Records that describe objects
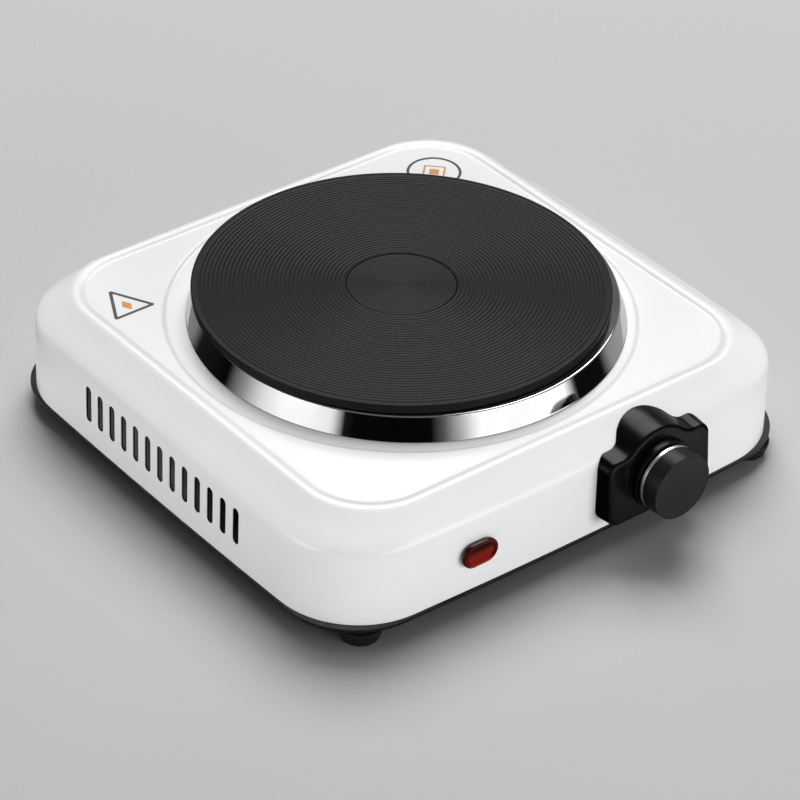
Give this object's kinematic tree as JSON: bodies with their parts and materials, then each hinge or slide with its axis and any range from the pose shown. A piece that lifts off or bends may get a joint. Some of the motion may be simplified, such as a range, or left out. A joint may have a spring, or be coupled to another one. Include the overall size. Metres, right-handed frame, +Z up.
{
  "type": "electric hot plate",
  "caption": "Free-standing electric hot plate with a round cast-iron burner in a steel housing, worked by a front thermostat knob.",
  "frame": {"origin": "on the table under the middle of the bounding box, which runs from the knob face to the end of the rear gland", "axes": "+Z up, -Y to the front where the knob is, +X to the right seen from the front"},
  "size_m": [0.2618, 0.2784, 0.0715],
  "materials": {
    "enamel": "glossy white enamel",
    "black_paint": "semi-gloss black paint",
    "cast_iron": "matt black, turned",
    "polished_steel": "polished",
    "satin_band": "satin",
    "black_plastic": "satin black",
    "red_lens": "clear red",
    "heat_sleeve": "matt white",
    "neon_glass": "clear",
    "rubber": "matt black",
    "ceramic": "unglazed",
    "brass": "plain",
    "zinc_steel": "zinc plated",
    "wire_brown": "matt",
    "wire_red": "matt",
    "wire_blue": "matt",
    "wire_green": "matt"
  },
  "bodies": {
    "housing": {"top_housing": "enamel", "base_tray": "black_paint", "foot_front_left": "rubber", "foot_screw_front_left": "zinc_steel", "foot_front_right": "rubber", "foot_screw_front_right": "zinc_steel", "foot_rear_left": "rubber", "foot_screw_rear_left": "zinc_steel", "foot_rear_right": "rubber", "foot_screw_rear_right": "zinc_steel", "base_screw_1": "zinc_steel", "base_screw_2": "zinc_steel", "base_screw_3": "zinc_steel", "base_screw_4": "zinc_steel", "hot_plate": "cast_iron", "trim_ring": "polished_steel", "heating_coil": "zinc_steel", "coil_cover": "zinc_steel", "plate_stud": "zinc_steel", "plate_bracket": "zinc_steel", "bracket_washer": "zinc_steel", "bracket_nut": "zinc_steel", "terminal_ceramic": "ceramic", "plate_terminal_live": "zinc_steel", "plate_terminal_neutral": "zinc_steel", "control_housing": "black_plastic", "thermostat_plate": "zinc_steel", "thermostat_bush": "brass", "thermostat_stack": "ceramic", "thermostat_rivet": "zinc_steel", "contact_arm_foot": "brass", "fixed_contact": "brass", "bimetal_foot": "zinc_steel", "thermostat_screw_1": "zinc_steel", "thermostat_screw_2": "zinc_steel", "lamp_lens": "red_lens", "lamp_holder": "heat_sleeve", "neon_bulb": "neon_glass", "cord_gland": "rubber", "mains_terminal_block": "ceramic", "mains_terminal_screw_1": "brass", "mains_terminal_screw_2": "brass", "mains_terminal_screw_3": "brass", "earth_screw": "zinc_steel", "earth_nut": "brass", "thermal_fuse": "heat_sleeve", "live_wire": "wire_brown", "switched_wire": "wire_red", "plate_live_wire": "wire_red", "neutral_wire": "wire_blue", "earth_wire": "wire_green", "lamp_lead_live": "wire_red", "lamp_lead_neutral": "wire_blue"},
    "control": {"knob": "black_plastic", "knob_trim_band": "satin_band", "knob_spring_clip": "zinc_steel", "thermostat_shaft": "zinc_steel"},
    "push_pin": {"thermostat_push_pin": "ceramic"},
    "contact_arm": {"contact_arm": "brass"},
    "bimetal_blade": {"bimetal_blade": "zinc_steel"}
  },
  "joints": [
    {"name": "knob_turn", "type": "hinge", "parent": "housing", "child": "control", "pos_m": [0.035, -0.1304, 0.0337], "axis": [0, 1, 0], "range_deg": [0, 270]},
    {"name": "pin_travel", "type": "slide", "parent": "housing", "child": "push_pin", "axis": [0, 1, 0], "range_m": [0, 0.0008]},
    {"name": "contact_flex", "type": "hinge", "parent": "housing", "child": "contact_arm", "pos_m": [0.035, -0.0953, 0.0259], "axis": [-1, 0, 0], "range_deg": [0, 6.5]},
    {"name": "bimetal_bend", "type": "hinge", "parent": "housing", "child": "bimetal_blade", "pos_m": [0.035, -0.0843, 0.0259], "axis": [-1, 0, 0], "range_deg": [0, 3], "stiffness_Nm_per_rad": 0.02}
  ],
  "couplings": [
    {"joint": "pin_travel", "follows": "knob_turn", "m_per_rad": 0.00016},
    {"joint": "contact_flex", "follows": "knob_turn", "ratio": 0.022}
  ]
}
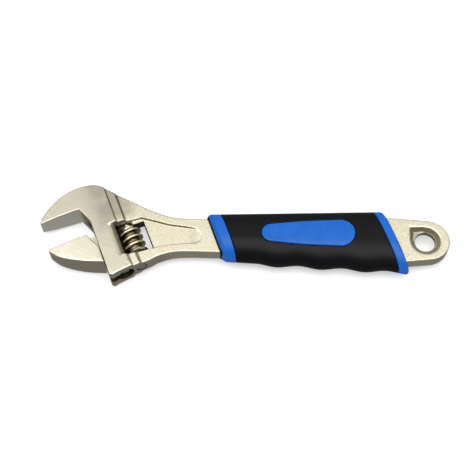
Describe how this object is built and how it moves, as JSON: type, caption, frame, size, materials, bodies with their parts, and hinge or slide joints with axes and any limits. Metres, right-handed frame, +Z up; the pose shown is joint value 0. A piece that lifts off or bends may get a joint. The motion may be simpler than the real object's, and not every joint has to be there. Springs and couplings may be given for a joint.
{
  "type": "adjustable wrench",
  "caption": "Adjustable wrench with angled head, worm-driven sliding jaw, two-colour moulded grip and a hanging hole in its tail.",
  "frame": {"origin": "middle of the wrench's box on the surface it lies on, under the grip", "axes": "+X from the jaws along the handle to the hanging hole, +Z up through the thickness, +Y towards the fixed jaw's crown"},
  "size_m": [0.2482, 0.0612, 0.0195],
  "materials": {
    "forging": "satin nickel, blasted grain on the shank and ground cheeks on the head",
    "jaw": "satin nickel with ground cheeks",
    "worm": "bright turned nickel",
    "pin": "plain turned steel",
    "spring": "drawn spring wire",
    "grip_hard": "satin moulded blue polypropylene",
    "grip_soft": "fine matt moulded black elastomer"
  },
  "bodies": {
    "handle": {"body": "forging", "worm_pin": "pin", "worm_spring": "spring", "grip_core": "grip_hard", "grip_overmould": "grip_soft"},
    "worm": {"worm": "worm"},
    "jaw": {"movable_jaw": "jaw"}
  },
  "joints": [
    {"name": "worm_spin", "type": "hinge", "parent": "handle", "child": "worm", "pos_m": [-0.06755, -0.00458, 0.00975], "axis": [-0.3827, 0.9239, 0], "range_deg": [-1394.6, 889]},
    {"name": "jaw_slide", "type": "slide", "parent": "handle", "child": "jaw", "axis": [0.3827, -0.9239, 0], "range_m": [-0.0182, 0.0116]}
  ],
  "couplings": [
    {"joint": "worm_spin", "follows": "jaw_slide", "rad_per_m": 1336.8}
  ]
}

◆ Prompt: Write the data from above out again, exactly.

◆ Problem solution:
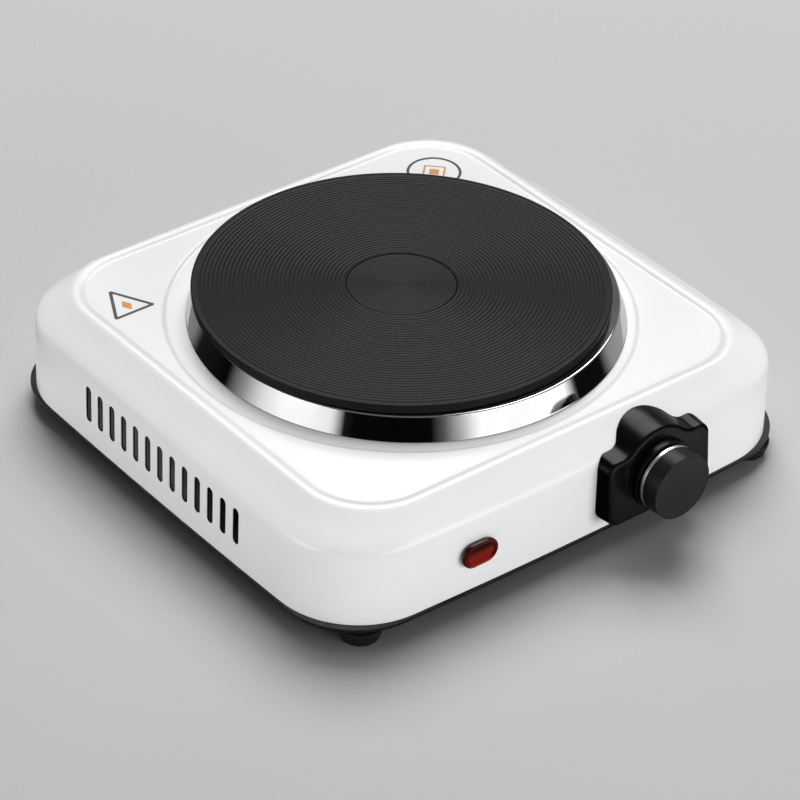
Give this object's kinematic tree as JSON: bodies with their parts and materials, then each hinge or slide with its axis and any range from the pose shown. A piece that lifts off or bends may get a joint. Some of the motion may be simplified, such as a range, or left out. A joint may have a spring, or be coupled to another one. Include the overall size. Metres, right-handed frame, +Z up.
{
  "type": "electric hot plate",
  "caption": "Free-standing electric hot plate with a round cast-iron burner in a steel housing, worked by a front thermostat knob.",
  "frame": {"origin": "on the table under the middle of the bounding box, which runs from the knob face to the end of the rear gland", "axes": "+Z up, -Y to the front where the knob is, +X to the right seen from the front"},
  "size_m": [0.2618, 0.2784, 0.0715],
  "materials": {
    "enamel": "glossy white enamel",
    "black_paint": "semi-gloss black paint",
    "cast_iron": "matt black, turned",
    "polished_steel": "polished",
    "satin_band": "satin",
    "black_plastic": "satin black",
    "red_lens": "clear red",
    "heat_sleeve": "matt white",
    "neon_glass": "clear",
    "rubber": "matt black",
    "ceramic": "unglazed",
    "brass": "plain",
    "zinc_steel": "zinc plated",
    "wire_brown": "matt",
    "wire_red": "matt",
    "wire_blue": "matt",
    "wire_green": "matt"
  },
  "bodies": {
    "housing": {"top_housing": "enamel", "base_tray": "black_paint", "foot_front_left": "rubber", "foot_screw_front_left": "zinc_steel", "foot_front_right": "rubber", "foot_screw_front_right": "zinc_steel", "foot_rear_left": "rubber", "foot_screw_rear_left": "zinc_steel", "foot_rear_right": "rubber", "foot_screw_rear_right": "zinc_steel", "base_screw_1": "zinc_steel", "base_screw_2": "zinc_steel", "base_screw_3": "zinc_steel", "base_screw_4": "zinc_steel", "hot_plate": "cast_iron", "trim_ring": "polished_steel", "heating_coil": "zinc_steel", "coil_cover": "zinc_steel", "plate_stud": "zinc_steel", "plate_bracket": "zinc_steel", "bracket_washer": "zinc_steel", "bracket_nut": "zinc_steel", "terminal_ceramic": "ceramic", "plate_terminal_live": "zinc_steel", "plate_terminal_neutral": "zinc_steel", "control_housing": "black_plastic", "thermostat_plate": "zinc_steel", "thermostat_bush": "brass", "thermostat_stack": "ceramic", "thermostat_rivet": "zinc_steel", "contact_arm_foot": "brass", "fixed_contact": "brass", "bimetal_foot": "zinc_steel", "thermostat_screw_1": "zinc_steel", "thermostat_screw_2": "zinc_steel", "lamp_lens": "red_lens", "lamp_holder": "heat_sleeve", "neon_bulb": "neon_glass", "cord_gland": "rubber", "mains_terminal_block": "ceramic", "mains_terminal_screw_1": "brass", "mains_terminal_screw_2": "brass", "mains_terminal_screw_3": "brass", "earth_screw": "zinc_steel", "earth_nut": "brass", "thermal_fuse": "heat_sleeve", "live_wire": "wire_brown", "switched_wire": "wire_red", "plate_live_wire": "wire_red", "neutral_wire": "wire_blue", "earth_wire": "wire_green", "lamp_lead_live": "wire_red", "lamp_lead_neutral": "wire_blue"},
    "control": {"knob": "black_plastic", "knob_trim_band": "satin_band", "knob_spring_clip": "zinc_steel", "thermostat_shaft": "zinc_steel"},
    "push_pin": {"thermostat_push_pin": "ceramic"},
    "contact_arm": {"contact_arm": "brass"},
    "bimetal_blade": {"bimetal_blade": "zinc_steel"}
  },
  "joints": [
    {"name": "knob_turn", "type": "hinge", "parent": "housing", "child": "control", "pos_m": [0.035, -0.1304, 0.0337], "axis": [0, 1, 0], "range_deg": [0, 270]},
    {"name": "pin_travel", "type": "slide", "parent": "housing", "child": "push_pin", "axis": [0, 1, 0], "range_m": [0, 0.0008]},
    {"name": "contact_flex", "type": "hinge", "parent": "housing", "child": "contact_arm", "pos_m": [0.035, -0.0953, 0.0259], "axis": [-1, 0, 0], "range_deg": [0, 6.5]},
    {"name": "bimetal_bend", "type": "hinge", "parent": "housing", "child": "bimetal_blade", "pos_m": [0.035, -0.0843, 0.0259], "axis": [-1, 0, 0], "range_deg": [0, 3], "stiffness_Nm_per_rad": 0.02}
  ],
  "couplings": [
    {"joint": "pin_travel", "follows": "knob_turn", "m_per_rad": 0.00016},
    {"joint": "contact_flex", "follows": "knob_turn", "ratio": 0.022}
  ]
}
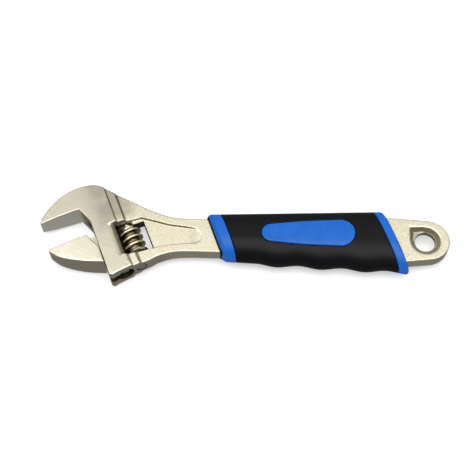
Describe how this object is built and how it moves, as JSON: type, caption, frame, size, materials, bodies with their parts, and hinge or slide joints with axes and any limits. Metres, right-handed frame, +Z up; the pose shown is joint value 0. A piece that lifts off or bends may get a joint. The motion may be simpler than the real object's, and not every joint has to be there. Springs and couplings may be given for a joint.
{
  "type": "adjustable wrench",
  "caption": "Adjustable wrench with angled head, worm-driven sliding jaw, two-colour moulded grip and a hanging hole in its tail.",
  "frame": {"origin": "middle of the wrench's box on the surface it lies on, under the grip", "axes": "+X from the jaws along the handle to the hanging hole, +Z up through the thickness, +Y towards the fixed jaw's crown"},
  "size_m": [0.2482, 0.0612, 0.0195],
  "materials": {
    "forging": "satin nickel, blasted grain on the shank and ground cheeks on the head",
    "jaw": "satin nickel with ground cheeks",
    "worm": "bright turned nickel",
    "pin": "plain turned steel",
    "spring": "drawn spring wire",
    "grip_hard": "satin moulded blue polypropylene",
    "grip_soft": "fine matt moulded black elastomer"
  },
  "bodies": {
    "handle": {"body": "forging", "worm_pin": "pin", "worm_spring": "spring", "grip_core": "grip_hard", "grip_overmould": "grip_soft"},
    "worm": {"worm": "worm"},
    "jaw": {"movable_jaw": "jaw"}
  },
  "joints": [
    {"name": "worm_spin", "type": "hinge", "parent": "handle", "child": "worm", "pos_m": [-0.06755, -0.00458, 0.00975], "axis": [-0.3827, 0.9239, 0], "range_deg": [-1394.6, 889]},
    {"name": "jaw_slide", "type": "slide", "parent": "handle", "child": "jaw", "axis": [0.3827, -0.9239, 0], "range_m": [-0.0182, 0.0116]}
  ],
  "couplings": [
    {"joint": "worm_spin", "follows": "jaw_slide", "rad_per_m": 1336.8}
  ]
}